In this piece we take a look at just 3 of the ways that the technology industry is working to help tackle climate change.
Every industry has its part to play in helping to fight climate change, and technology is no exception. In fact, the industry will instinctively be one of the leaders in supporting change. Through innovation, the industry will be influential in revolutionising how we work, communicate, and live our lives.
3 ways the technology industry is working to help tackle climate change
Home and hybrid working has seen an undoubtable rise in the past two years. With homeworking comes a decrease in the daily commute and subsequent reduction in emissions.
Businesses operating in this space have an opportunity to level the playing field when it comes to home working, helping to make it accessible for as many as possible. Tools such as Teams have, and will continue to, play a big role in making homeworking a long-term option.
It is important to keep in mind that while there are positive benefits of working from home, we must also consider the impact that this change in behaviour has on the environment. As an example, those who have a short commute or commute by public transport who move to home working may end up increasing their total emissions through heating their homes and electricity consumption.
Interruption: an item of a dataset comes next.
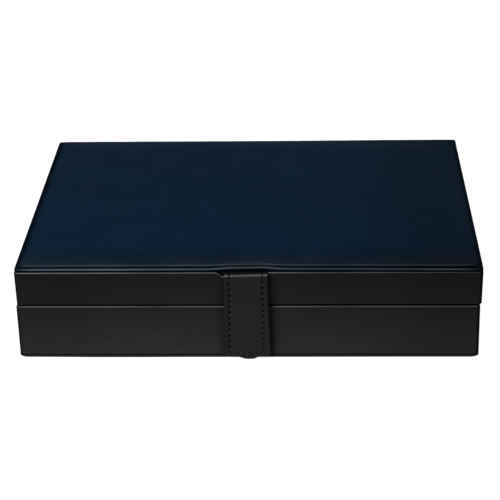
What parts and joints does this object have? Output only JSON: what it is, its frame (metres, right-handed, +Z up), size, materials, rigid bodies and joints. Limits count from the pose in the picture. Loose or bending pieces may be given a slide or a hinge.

Over the past decade we have seen smartphones evolve to become faster and with ever expanding capabilities. Now we are starting to see the big players in the space come to the market with innovative ways of making our smartphones more sustainable.
Wireless charging is one of the ways tech companies are working towards more sustainable smartphones. Not only could wireless charging become the universal way to charge devices, but it could also eliminate the need for cables which often have a short lifespan and make their way to landfill. If all devices are charged wirelessly, this removes the need for multiple chargers and means less materials needed to produce them, and less broken chargers being thrown away.
Self-healing mobile screens are another example of how technology is evolving and trying to have less impact on the environment. A self-healing solution that involves containing linseed oil that fixes cracks in minutes could help to reduce repairs needed to devices*.
The rapid evolution of our smartphones in the past decade has been remarkable to see, however as the capabilities increase so do our expectations. As consumers we sometimes fall into fast consumption behaviours, wanting the newest versions as soon as they are released.
If we are to move towards a sustainable future for smartphones, we must work on moving away from the throw away culture – something we are slowly seeing be addressed through schemes such as the resale of refurbished phones. By making our devices longer lasting, could we perhaps be moving towards a future where we no longer need to replace them every 2-3 years?
AI and machine learning
Experts in the field believe that AI, and machine learning, will be key towards helping to tackle climate change. Its ability to provide insights into future predictions could help to ensure our systems have less of a damaging impact on the environment. The technology can play a role in helping to design more energy efficient solutions at varying scales: from helping households to minimise their energy consumption through automated systems, to monitoring deforestation in the Amazon.
It certainly isn’t the definite answer to solving the climate crisis, but it is thought to certainly be a source that will make a meaningful contribution not only to helping us understand current trends and patterns, but how we can make changes to improve.
If the past two years have showed us anything, it is how businesses can shift their behaviours in a very short time frame. If we approach the climate crisis with the same mindset, could we help to reduce our environmental impact sooner?